In order to keep an eye on the Mongolian Hagan Manduul, Turkic warlord Beg Arslan from Hami Oasis had him married to his daughter. When they did not produce a child, Manduul took Mandukhai as his wife. While Bayan-Möngke, who had been saved by Samur as an infant, quickly emerged as Manduul's preferred successor, Une-Bolad, an experienced and powerful warlord descended from Genghis Khan's brother Hasar, appeared as a contender of the throne. Driven from Manduul, Bayan-Möngke died in the Gobi desert.

When her husband died in 1478, Mandukhai had the choice of marrying Une-Bolad or taking the Mongols to Ming Dynasty to be vassals. Instead, Mandukhai elected to rule instead and recovered Batumöngke, the missing son of Bayan-Möngke, to ascend the throne at the royal shrine kept by the Chahar with the title Dayan Khan. Because Dayan Khan was a child at the time of his ascension, Mandukhai became the empire's de facto ruler while simultaneously raising Dayan Khan to become an effective ruler. Together, they united the entire Mongols, restoring order.

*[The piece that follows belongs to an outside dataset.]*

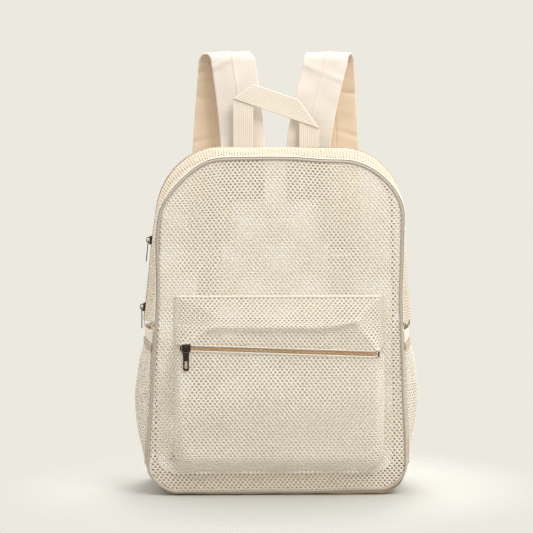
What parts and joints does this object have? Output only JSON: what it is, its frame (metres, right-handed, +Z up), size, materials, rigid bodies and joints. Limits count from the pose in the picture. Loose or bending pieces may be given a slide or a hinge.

By the time Mandukhai died in 1509, the Mongol nation stretched from the Siberian tundra and Lake Baikal in the north, across the Gobi, beyond the Yellow River into the Ordos. The lands extended from the forests of Manchuria in the East past the Altai Mountains and out onto the steppes of Central Asia.

===Epilogue: The Secret of History===
Weatherford says the censors' cuts only hampered the ability to understand the Mongol queens' place in history, but did not erase it entirely. The Mongol queens, particularly Mandukhai, are honored by the Mongol nation alongside Genghis Khan.